In all the theological impasses that I have come to, I have concluded in parallel with van Gogh that to describe real Christianity, one must start at that blade of grass in order to ascend to the heights of the Trinity itself. But to do this we must begin to see the world anew, to see it as if we were seeing it again for the first time. To paraphrase Maurice Merleau-Ponty, true theology, like true philosophy, is relearning to see the world through the eyes of a child and through the eyes of Christ.

13 Comments:

At 8:09 AM, Anonymous Anonymous said...

"What happens when we address the Christian mystery as something that must be mastered, defined, and quantified."

Sounds to me like what I've seen in one too many 'traditional' and 'conservative' RC priests.

-TS

 
At 6:07 PM, Anonymous Anonymous said...

"What happens when we address the Christian mystery as something that must be mastered, defined, and quantified? What happens when we begin to regard to our liturgical, spiritual, and theological lives as products of cold analysis, institutionalization, and the collection of data?"

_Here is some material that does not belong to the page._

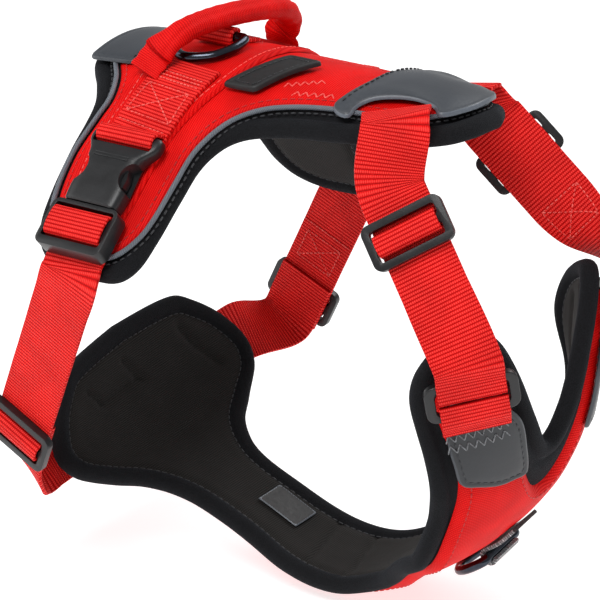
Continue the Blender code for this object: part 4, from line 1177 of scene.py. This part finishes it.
def build_girth_side(name, side):
    top, across = BUCKLE_TOP
    here = back_point(top, side * across, SOCKET_LOW)
    down = (back_point(top, side * (across + 1), SOCKET_LOW) - here).normalized()
    out = (back_point(top, side * across, SOCKET_LOW + 1) - here).normalized()
    place = frame_matrix(here, down, out)
    build_socket(name, place)
    build_plug(name, place)
    weft = across_of(place)
    if weft.x < 0:
        weft = -weft
    tab = [back_point(top + 0.12 * (across - s), side * s, TRIM_LOW + WEB_T / 2 + 0.2)
           for s in (27.0, 32.0, 37.0, 42.0, 47.0, 52.0, across - 1.5)]
    ribbon = Ribbon(route_of(tab, [Vector((1, 0, 0))] * len(tab)), 4).face_out((-37, 0, -60))
    strap(f"{name}_tab_strap", ribbon, [f"{name}_buckle_tab"],
          lift=lambda a, w: -0.12 * np.exp(-((abs(w) - 11.2) / 0.5) ** 2))
    high = WEB_T / 2 + 0.16
    end = ribbon.length
    box = [(end - 21.5, -9.5), (end - 21.5, 9.5), (end - 7.5, 10.3), (end - 7.5, -10.3)]
    box_stitch("red", ribbon.at, box, high, pitch=1.9, size=1.45, radius=0.27)
    for along in (7.6, 9.4, 11.2):
        stitch_row("red", ribbon.at, [(along, -11.0), (along, 11.0)], high, 1.7, 1.25, 0.28)
    stitch_row("red", ribbon.at, [(end - 3.6, -11.0), (end - 3.6, 11.0)], high, 1.9, 1.4, 0.27)

    path = [(-3.6, 0.9), (-2.0, 2.6), (-1.1, 4.9), (0.2, 6.5), (1.8, 7.1), (3.4, 7.0), (4.6, 5.9),
            (5.0, 4.0), (5.1, 1.2)]
    lace(f"{name}_tab_loop", place, path, "harness", [])

    slider = side_shift(side, GIRTH_SLIDER)
    leave = SOCKET_LENGTH + PLUG_FRAME[1] + 1.5
    start = placed(place, [(leave - 9.0, -0.6), (leave, -0.6), (leave + 5.0, -2.3)])
    ahead = (slider - start[-1]).normalized()
    side_weft = Vector((1, 0.05 * side, -0.25)).normalized()
    side_weft = (side_weft - ahead * side_weft.dot(ahead)).normalized()
    points = start + [start[-1] + ahead * 12, slider + ahead * 10.5]
    wefts = [weft, weft, weft.lerp(side_weft, 0.3), side_weft, side_weft]
    ribbon = Ribbon(route_of(points, wefts), 8).face_out((-60, 0, -90))
    strap(f"{name}_girth_webbing", ribbon, [f"{name}_girth_strap"])
    inner = -(WEB_T / 2 + 0.14)
    end = ribbon.length
    box = box_corners(end - 40, end - 27, 8.5)
    box_stitch("red", ribbon.at, box, inner, pitch=1.9, size=1.3, radius=0.26)
    stitch_row("red", ribbon.at, [(end - 44, -12), (end - 44, 12)], inner, 1.5, 1.2, 0.3)

    at_slider = strap_frame(slider, ahead, side_weft, side)
    build_slider(f"{name}_girth_slider", f"{name}_girth_adjuster", at_slider)
    along, across = BELLY_TAB
    outer = CHEST_LOW + SHELL_T + GAP + WEB_T / 2 + 0.2
    below = -WEB_T - GAP
    rear_weft = chest_point(along + 1, side * across) - chest_point(along, side * across)
    points = placed(at_slider, [(-11.0, below), (10.0, below)])
    points += [chest_point(along, side * (across + 18), outer + 0.5),
               chest_point(along, side * (across + 10), outer),
               chest_point(along, side * (across - 8), outer)]
    stations = route_of(points, [side_weft, side_weft, rear_weft, rear_weft, rear_weft])
    stations[0] = (points[0], ahead, side_weft)
    stations[1] = (points[1], ahead, side_weft)
    ribbon = Ribbon(stations, 8).face_out((-10, 0, -130))
    strap(f"{name}_belly_webbing", ribbon, [f"{name}_belly_strap"])
    end = ribbon.length
    box_stitch("deep_red", ribbon.at, box_corners(end - 16, end - 3, 9.5), WEB_T / 2 + 0.15,
               pitch=2.0, size=1.5, radius=0.27)


def build_neck_side(name, side):
    along, across = NECK_EXIT
    ring_v, ring_w = CHEST_RING_AT
    ring_low = ARM_COVER_LOW + COVER_T + GAP
    here = chest_point(ring_v, side * ring_w, ring_low)
    out = (chest_point(ring_v, side * ring_w, ring_low + 1) - here).normalized()
    down = (chest_point(ring_v - 1, side * (ring_w - 0.22), ring_low) - here).normalized()
    ring = frame_matrix(here, down, out)
    width, height, thick = CHEST_RING
    hole = rounded_rectangle(WEB + 1.5, height - 6.0, 1.6, 4)
    mesh = plate_mesh(rounded_rectangle(width, height, 4.0, 6), [hole], 0, thick, ring, 0.9)
    moulded(f"{name}_chest_ring_frame", mesh, "harness", [f"{name}_chest_ring"])
    weft = across_of(ring)
    if weft.x < 0:
        weft = -weft
    over = thick + GAP + WEB_T / 2
    end = ring @ Vector((0, -15, over + 1.0))
    slider = Vector(NECK_SLIDERS[side > 0])
    slider.y *= side
    ahead = (end - slider).normalized()
    mid_weft = Vector(NECK_WEFTS[side > 0])
    mid_weft = (mid_weft - ahead * mid_weft.dot(ahead)).normalized()
    exit_weft = Vector((0.933, -0.335 * side, 0.13))
    top_weft = Vector((0.88, -0.3 * side, 0.32))
    low = SADDLE_LOW + WEB_T / 2
    points = [back_point(along, side * across, low + 0.7),
              back_point(along + 6.0, side * (across + 9.5), low + 3.0),
              slider - ahead * 15, slider + ahead * 23, end, ring @ Vector((0, -7, over + 0.2)),
              ring @ Vector((0, -0.6, over + 0.1))]
    wefts = [exit_weft, top_weft, mid_weft, mid_weft, weft, weft, weft]
    stations = route_of(points, wefts)
    stations[1] = (points[1], (points[2] - points[1]).normalized(), top_weft)
    stations[2] = (points[2], ahead, mid_weft)
    stations[3] = (points[3], ahead, mid_weft)
    ribbon = Ribbon(stations, 10).face_out((60, 0, -90))
    strap(f"{name}_neck_webbing", ribbon, [f"{name}_neck_strap"])
    build_slider(f"{name}_neck_slider", f"{name}_neck_adjuster", strap_frame(slider, ahead, mid_weft, side))
    high = -WEB_T / 2 - 0.14
    box_stitch("red", ribbon.at, box_corners(62, 76, 8.5), high, pitch=2.0, size=1.4, radius=0.27)

    rim = height / 2
    keeper = placed(ring, [(0.6, over + 0.1), (rim + 0.8, over + 0.2), (rim + 3.4, over - 1.3),
                           (rim + 6.5, 1.3)])
    ribbon = Ribbon(route_of(keeper, [weft] * 4), 6).face_out((60, 0, -90))
    strap(f"{name}_keeper_webbing", ribbon, [f"{name}_ring_keeper"],
          lift=lambda a, w: -0.22 * np.exp(-((a - ribbon.length + 1.6) / 0.5) ** 2))

    for y in (16.4, 20.6):
        zigzag_on_chest(ring, y, side)


def zigzag_on_chest(ring, y, side):
    """A zigzag row across the arm cover, at a distance from the chest ring's middle."""
    ends = []
    for x in (-12.0, 12.0):
        target = np.array(ring @ Vector((x, y, 0)))
        v, w = 290.0, side * 38.0
        for _ in range(40):
            here = chest(v, w, ARM_COVER_LOW + COVER_T)
            dv = chest(v + 0.5, w, ARM_COVER_LOW + COVER_T) - here
            dw = chest(v, w + 0.5, ARM_COVER_LOW + COVER_T) - here
            move, *_ = np.linalg.lstsq(np.stack([dv, dw], -1) * 2, target - here, rcond=None)
            v, w = v + move[0] * 0.7, w + move[1] * 0.7
        ends.append((v, w))
    zigzag("grey", chest, ends[0], ends[1], ARM_COVER_LOW + COVER_T + 0.12, 3.2, 1.5, 0.28)


# ---------------------------------------------------------------- the whole harness

build_pads()
build_shells()
build_covers()
build_handle()
x, s, tilt, half = BACK_RING
here = back_point(x, s, TRIM_LOW)
place = frame_matrix(here, back_point(x, s - 1, TRIM_LOW) - here, back_point(x, s, TRIM_LOW + 1) - here)
build_ring("back_leash_ring", "back_ring", place, tilt, half, "red_webbing", ["back_ring_keeper"],
           RED_WEB, [back_point(x, s + k, TRIM_LOW + 0.8) for k in (15, 11, 7)])
v, tilt, half = FRONT_RING
here = chest_point(v, 0, ARM_COVER_LOW)
place = frame_matrix(here, chest_point(v - 1, 0, ARM_COVER_LOW) - here,
                     chest_point(v, 0, ARM_COVER_LOW + 1) - here)
build_ring("front_leash_ring", "front_ring", place, tilt, half, "silver_webbing", ["front_ring_keeper"],
           SILVER, [chest_point(v + k, 0, ARM_COVER_LOW + 0.8) for k in (17, 12, 7)])
for side_name, side in SIDES:
    build_girth_side(side_name, side)
    build_neck_side(side_name, side)
for side in (-1, 1):
    for (x0, s0), (x1, s1) in BACK_ZIGZAGS:
        zigzag("red", back, (x0, side * s0), (x1, side * s1), SHELL_LOW + SHELL_T + 0.12, 2.6, 1.5, 0.26)

for group, look, slot in (("dark", DARK_THREAD, "black_mesh"), ("red", RED_THREAD, "red_webbing"),
                          ("deep_red", DEEP_RED_THREAD, "red_fabric"),
                          ("grey", GREY_THREAD, "silver_webbing")):
    points, faces = STITCHES[group]
    make(f"{group}_stitching", points, faces, [look], "harness", slot, smooth=0)

# The CAD nodes that no piece replaces, such as the prongs, show in plastic.
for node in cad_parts.values():
    for k in range(len(node.material_slots)):
        node.material_slots[k].material = PLASTIC


# ---------------------------------------------------------------- floor, light and camera

def floor_look():
    look = Look("pale_floor", (0.6, 0.6, 0.6), 0.9, Emission_Color=(1, 1, 1, 1), Emission_Strength=0.72)
    look.tint(look.noise(3.0), (0.3, (0.58, 0.58, 0.58)), (0.7, (0.62, 0.62, 0.62)))
    return look.made


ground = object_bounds()[0][2] - FLOOR_DROP
mesh = bpy.data.meshes.new("floor")
mesh.from_pydata([(x * FLOOR_HALF, y * FLOOR_HALF, ground) for x, y in ((-1, -1), (1, -1), (1, 1), (-1, 1))],
                 [], [(0, 1, 2, 3)])
mesh.materials.append(floor_look())
floor = bpy.data.objects.new("floor", mesh)
bpy.context.scene.collection.objects.link(floor)

world = bpy.data.worlds.new("studio")
bpy.context.scene.world = world
world.use_nodes = True
background = world.node_tree.nodes["Background"]
background.inputs[0].default_value = (1, 1, 1, 1)
background.inputs[1].default_value = WORLD_STRENGTH


def aimed(name, data, place, target):
    """An object that looks from its place at its target."""
    made = bpy.data.objects.new(name, data)
    made.location = place
    made.rotation_euler = (Vector(target) - made.location).to_track_quat("-Z", "Y").to_euler()
    bpy.context.scene.collection.objects.link(made)
    return made


for name, place, size, power in LIGHTS:
    light = bpy.data.lights.new(name, "AREA")
    light.shape, light.size, light.energy = "SQUARE", size, power
    aimed(name, light, place, LIGHT_TARGET)

camera_data = bpy.data.cameras.new("camera")
camera_data.lens, camera_data.sensor_width = CAMERA_LENS, 36.0
bpy.context.scene.camera = aimed("camera", camera_data, CAMERA_AT, CAMERA_AIM)
bpy.context.scene.view_settings.view_transform = "Standard"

And yet what other recourse do we have in a world where there are a myriad of faiths, each representing centuries- (or millenia-) long traditions, each demanding obedience to that tradition based on faith -- what recourse, except to data and "cold reason"? As a Christian I struggle with this question far too often; only by ignoring it do I keep from atheism...

 
At 1:28 PM, Blogger Arturo Vasquez said...

"And yet what other recourse do we have in a world where there are a myriad of faiths, each representing centuries- (or millenia-) long traditions, each demanding obedience to that tradition based on faith -- what recourse, except to data and "cold reason"? As a Christian I struggle with this question far too often; only by ignoring it do I keep from atheism..."

That exactly is the problem, my friend. Isn't this just functional atheism?